PROMPT:
Reproduce exactly the lines from the one containing "Recreate this object" down to the one containing "SHARP_ANGLE = 0.7", including both of those lines, and nothing else.

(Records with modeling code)
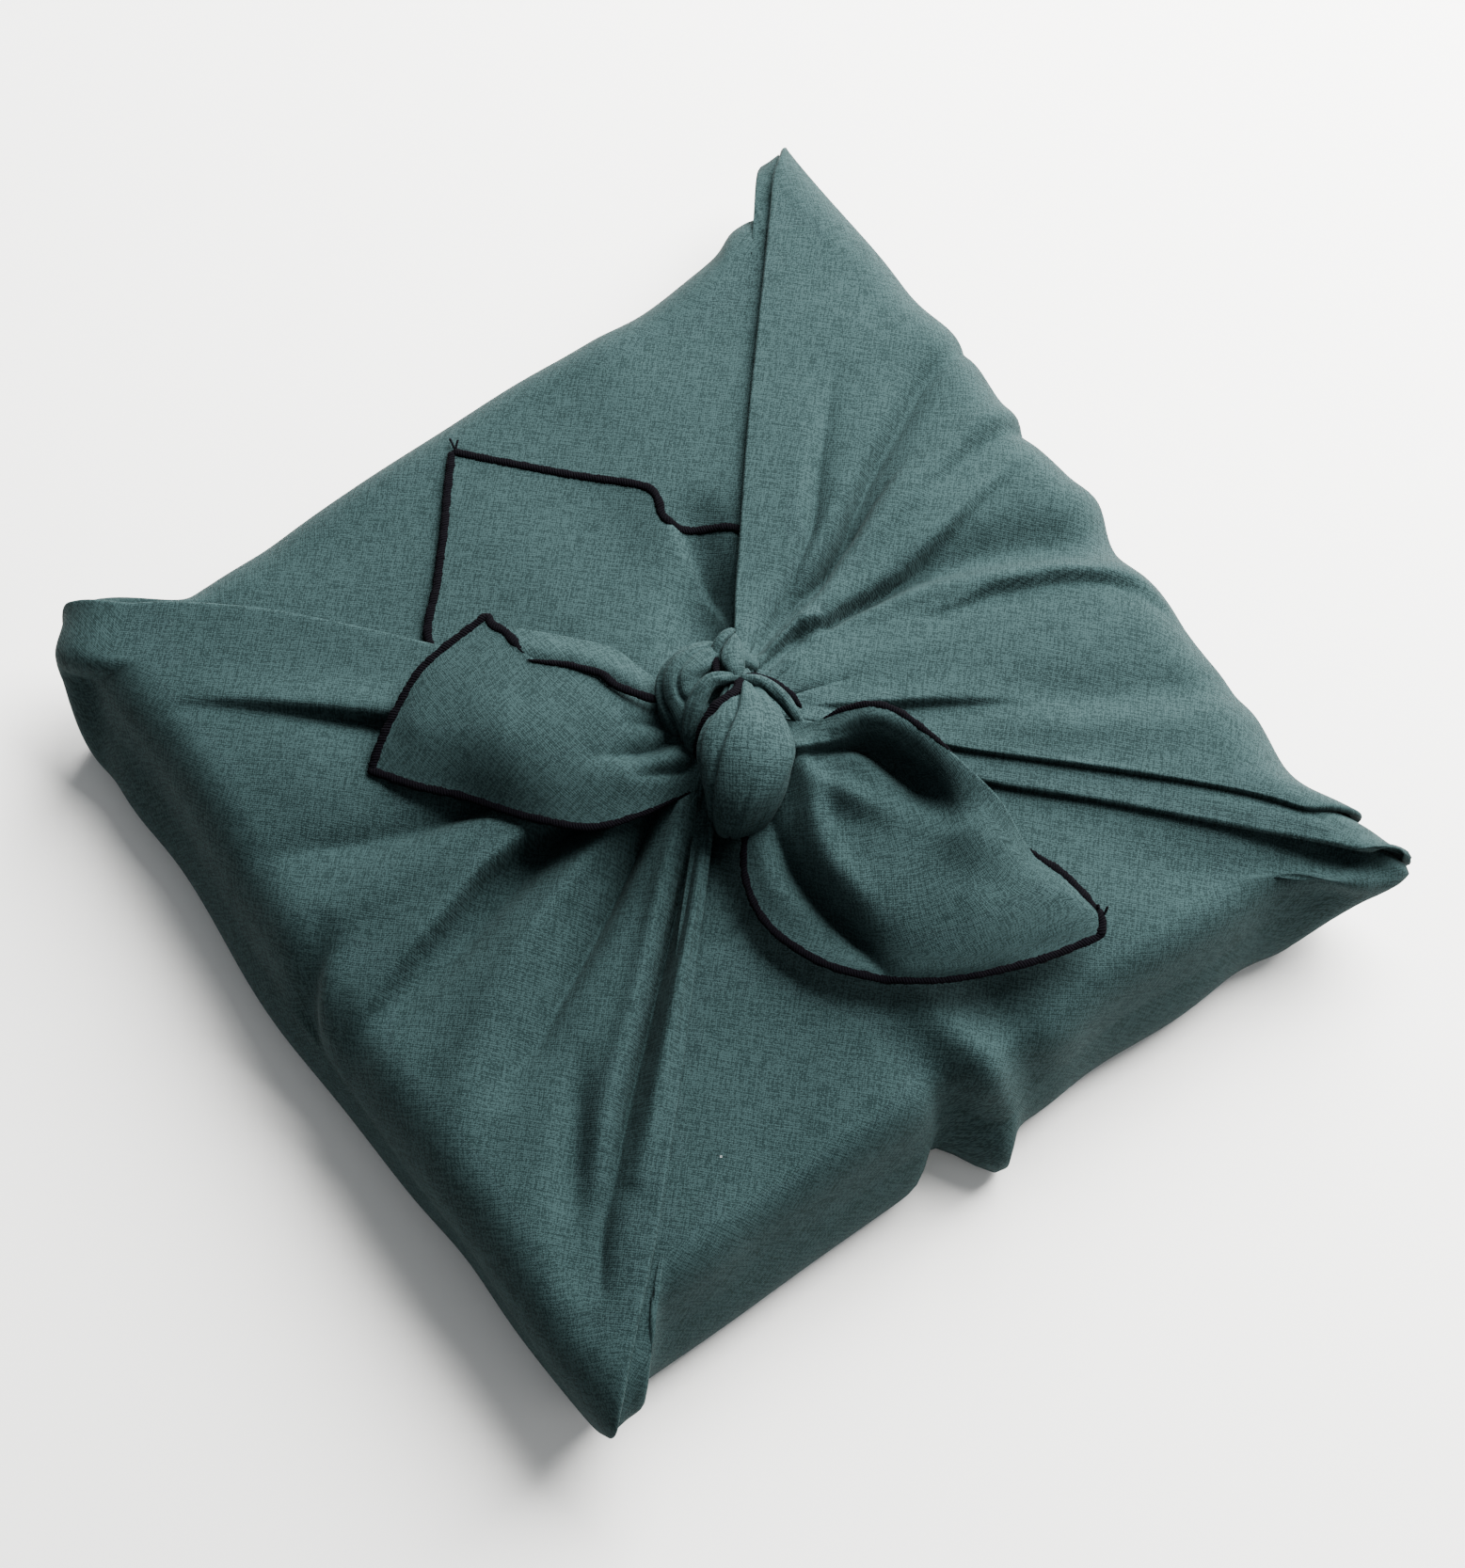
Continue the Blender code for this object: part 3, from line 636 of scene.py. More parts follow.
def weave_group():
    """Plain weave with slubs. Warp and weft threads are |sin| ridges across the cloth map, and
    each comes on top in turn where the product of the two cosines changes sign. Long streaks of
    noise make threads thicker and paler here and there. The shade is that tone plus painted
    shade: the weave's height darkens the gaps between threads. Outputs a shade, a height and
    specks."""
    tree = bpy.data.node_groups.new("linen weave", "ShaderNodeTree")
    for name, way, kind in (("Cloth", "INPUT", "Vector"), ("Threads per metre", "INPUT", "Float"),
                            ("Shade", "OUTPUT", "Float"), ("Height", "OUTPUT", "Float"),
                            ("Specks", "OUTPUT", "Float")):
        tree.interface.new_socket(name, in_out=way, socket_type="NodeSocket" + kind)
    maths = partial(math_node, tree)
    enter = tree.nodes.new("NodeGroupInput")
    leave = tree.nodes.new("NodeGroupOutput")
    cloth = enter.outputs["Cloth"]
    bend = node(tree, "ShaderNodeVectorMath", operation="MULTIPLY_ADD")
    for socket, value in zip(bend.inputs, (flat_noise(tree, cloth, 60.0, 2.0).outputs["Color"],
                                           THREAD_WOBBLE, cloth)):
        plug(tree, socket, value)
    bent = bend.outputs[0]
    split = node(tree, "ShaderNodeSeparateXYZ", Vector=bent)
    scale = maths("MULTIPLY", enter.outputs["Threads per metre"], math.pi)
    phases = [maths("MULTIPLY", split.outputs[axis], scale) for axis in (0, 1)]
    warp, weft = (maths("ABSOLUTE", maths("SINE", phase)) for phase in phases)
    over = maths("MULTIPLY", *(maths("COSINE", phase) for phase in phases))
    over = maths("MULTIPLY_ADD", over, 1.6, 0.5, clamp=True)
    height = maths("ADD", maths("MULTIPLY", warp, over),
                   maths("MULTIPLY", weft, maths("SUBTRACT", 1.0, over)))
    slubs, coarse = (maths("ADD", streaks(tree, bent, short, long, detail),
                           streaks(tree, bent, long, short, detail))
                     for short, long, detail in ((1400.0, 130.0, 3.0), (420.0, 40.0, 2.0)))
    mottle = streaks(tree, cloth, 45.0, 45.0, 4.0)
    grain = streaks(tree, cloth, 1500.0, 1500.0, 2.0)
    # Slubs, mottle and grain are the threads' own tone; the height term is painted shade, darker in
    # the gaps between threads and lighter on their crowns.
    shade = 0.5
    for layer, middle, size in ((slubs, 1.0, 2.4), (coarse, 1.0, 0.22), (height, 0.55, 0.7),
                                (mottle, 0.5, 0.3), (grain, 0.5, 4.2)):
        shade = maths("MULTIPLY_ADD", maths("SUBTRACT", layer, middle), size, shade)
    lint = node(tree, "ShaderNodeTexVoronoi", voronoi_dimensions="2D", Vector=cloth, Scale=30.0)
    specks = maths("MULTIPLY", maths("GREATER_THAN", lint.outputs["Color"], 0.86),
                   maths("LESS_THAN", lint.outputs["Distance"], 0.012))
    plug(tree, leave.inputs["Shade"], shade)
    plug(tree, leave.inputs["Height"], maths("MULTIPLY_ADD", slubs, 0.7, height))
    plug(tree, leave.inputs["Specks"], specks)
    return tree


def two_tone(tree, factor, dark, light):
    """Mixes two colours by a factor socket."""
    mix = node(tree, "ShaderNodeMix", data_type="RGBA", A=dark, B=light, Factor=factor)
    return mix.outputs["Result"]


def new_material(name):
    """A new material and its node tree."""
    material = bpy.data.materials.new(name)
    material.use_nodes = True
    return material, material.node_tree


def finished(material, values):
    """The material with its Principled shader's inputs plugged in."""
    tree = material.node_tree
    for key, value in values.items():
        plug(tree, tree.nodes["Principled BSDF"].inputs[key], value)
    return material


def cloth_material(name, settings):
    """Woven linen: the weave's shade, which holds painted shade between the threads, mixes the two
    thread colours and its height is a bump.
    """
    material, tree = new_material(name)
    cloth = node(tree, "ShaderNodeUVMap", uv_map="cloth")
    weave = node(tree, "ShaderNodeGroup", node_tree=weave_group(), Cloth=cloth.outputs["UV"])
    weave.inputs["Threads per metre"].default_value = THREADS_PER_METRE
    colour = two_tone(tree, weave.outputs["Shade"], (*settings.linen_dark, 1.0),
                      (*settings.linen_light, 1.0))
    height = weave.outputs["Height"]
    bump = node(tree, "ShaderNodeBump", Strength=0.55, Distance=0.00016, Height=height)
    return finished(material, {
        "Base Color": two_tone(tree, weave.outputs["Specks"], colour, LINT_COLOUR),
        "Roughness": math_node(tree, "MULTIPLY_ADD", height, -0.06, 0.95),
        "Normal": bump.outputs["Normal"],
        "Specular IOR Level": 0.08,
        "Sheen Weight": 0.015,
        "Sheen Roughness": 0.45,
        "Sheen Tint": (0.75, 0.95, 0.92, 1.0),
    })


def hem_material(name, settings):
    """Overlocked thread: slanting stitches across the hem, each a rounded ridge, with fuzz. Its
    colour is painted light and shade on one black thread, lighter on the stitches' ridges and
    darker between them, with the fuzz's noise mixed in.
    """
    material, tree = new_material(name)
    maths = partial(math_node, tree)
    cloth = node(tree, "ShaderNodeUVMap", uv_map="cloth").outputs["UV"]
    split = node(tree, "ShaderNodeSeparateXYZ", Vector=cloth)
    slant = maths("MULTIPLY_ADD", split.outputs[1], 0.35, split.outputs[0])
    stitch = maths("ABSOLUTE", maths("SINE", maths("MULTIPLY", slant, math.pi / STITCH_LENGTH)))
    height = maths("ADD", stitch, flat_noise(tree, cloth, 2600.0, 3.0).outputs["Fac"])
    bump = node(tree, "ShaderNodeBump", Strength=0.9, Distance=0.0003, Height=height)
    return finished(material, {
        # Painted shade and light: the stitch height sets the colour, darker between the stitches
        # and lighter on their ridges.
        "Base Color": two_tone(tree, maths("MULTIPLY", height, 0.5), (*settings.hem_shaded_colour, 1.0),
                               (*settings.hem_lit_colour, 1.0)),
        "Normal": bump.outputs["Normal"],
        "Roughness": 0.95,
        "Specular IOR Level": 0.03,
    })


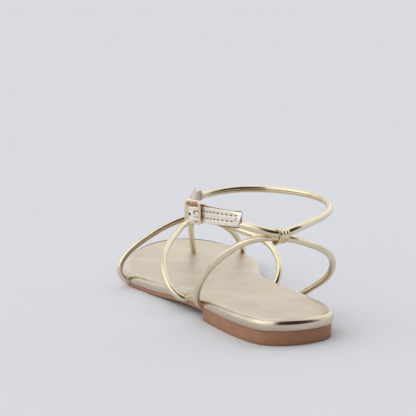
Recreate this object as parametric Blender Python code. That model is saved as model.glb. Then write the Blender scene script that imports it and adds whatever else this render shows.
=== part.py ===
"""Left strappy toe-post sandal, champagne gold, on a flat tan sole.

Frame: +Z up, +Y towards the toe, +X towards the inner (medial) side of the left foot.
The origin is on the floor under the middle of the heel. The tables below are in
millimetres, and every object is built in metres.
"""
import bpy
import bmesh
from math import atan2, cos, pi, sin, sqrt
from mathutils import Vector

MM = 0.001
GAP = 0.3
WELD = 1e-6
SHARP_ANGLE = 0.7

# Sole heights
HEEL_UNDERSIDE = 5.1
HEEL_BREAST_Y = 36.0
ARCH_START_Y = 35.0
FOREFOOT_START_Y = 120.0
TOE_SPRING_START_Y = 155.0
TOE_SPRING_LENGTH = 65.0
TOE_SPRING = 4.1
OUTSOLE_THICKNESS = 2.6
FOOTBED_THICKNESS = 5.9
SOLE_INSET = 1.2
FOOTBED_EDGE_INSET = 1.6
PROFILE_STEPS = 10
CUTTER_DEPTH = 2.0
SOLE_REACH = 60.0
OUTLINE_STEPS = 4

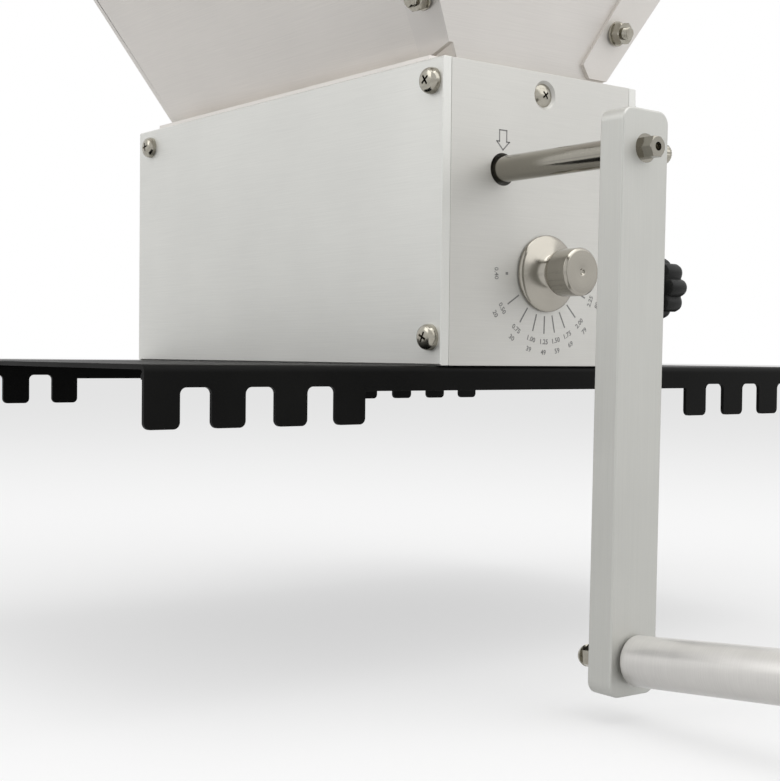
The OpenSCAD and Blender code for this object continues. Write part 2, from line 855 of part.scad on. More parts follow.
// Outer races of the four ball bearings, each with its two shields.
module bearing_outer_rings() {
    color(steel)
        for (side = [-1, 1])
            for (x = [left_plate_x, right_in_x])
                at_upper_axis(side) {
                    ring_x(x, x + bearing_w, bearing_od / 2, bearing_od / 2 - race_t);
                    for (shield_x = [x + 0.2, x + bearing_w - shield_t - 0.2])
                        ring_x(shield_x, shield_x + shield_t, bearing_od / 2 - race_t + 0.1,
                            shaft_d / 2 + seat + race_t + face_gap);
                }
}

module bearing_balls() {
    color(steel)
        for (side = [-1, 1])
            for (x = [left_plate_x, right_in_x])
                at_upper_axis(side)
                    for (i = [0:ball_count - 1])
                        rotate([i * 360 / ball_count, 0, 0])
                            translate([x + bearing_w / 2, 0, ball_r])
                                sphere(d = ball_d);
}

module adjuster_bushes() {
    color(bronze)
        at_adjuster_axis() {
            ring_x(left_plate_x, left_in_x, bush_od / 2, journal_d / 2 + running);
            difference() {
                ring_x(right_in_x, right_x, bush_od / 2, journal_d / 2 + running);
                translate([right_screw_x, 0, -stud_drop])
                    along_y()
                        cylinder(r = stud_tip_r + running, h = bush_od);
            }
        }
}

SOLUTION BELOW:
Recreate this object as parametric Blender Python code. That model is saved as model.glb. Then write the Blender scene script that imports it and adds whatever else this render shows.
=== part.py ===
"""Left strappy toe-post sandal, champagne gold, on a flat tan sole.

Frame: +Z up, +Y towards the toe, +X towards the inner (medial) side of the left foot.
The origin is on the floor under the middle of the heel. The tables below are in
millimetres, and every object is built in metres.
"""
import bpy
import bmesh
from math import atan2, cos, pi, sin, sqrt
from mathutils import Vector

MM = 0.001
GAP = 0.3
WELD = 1e-6
SHARP_ANGLE = 0.7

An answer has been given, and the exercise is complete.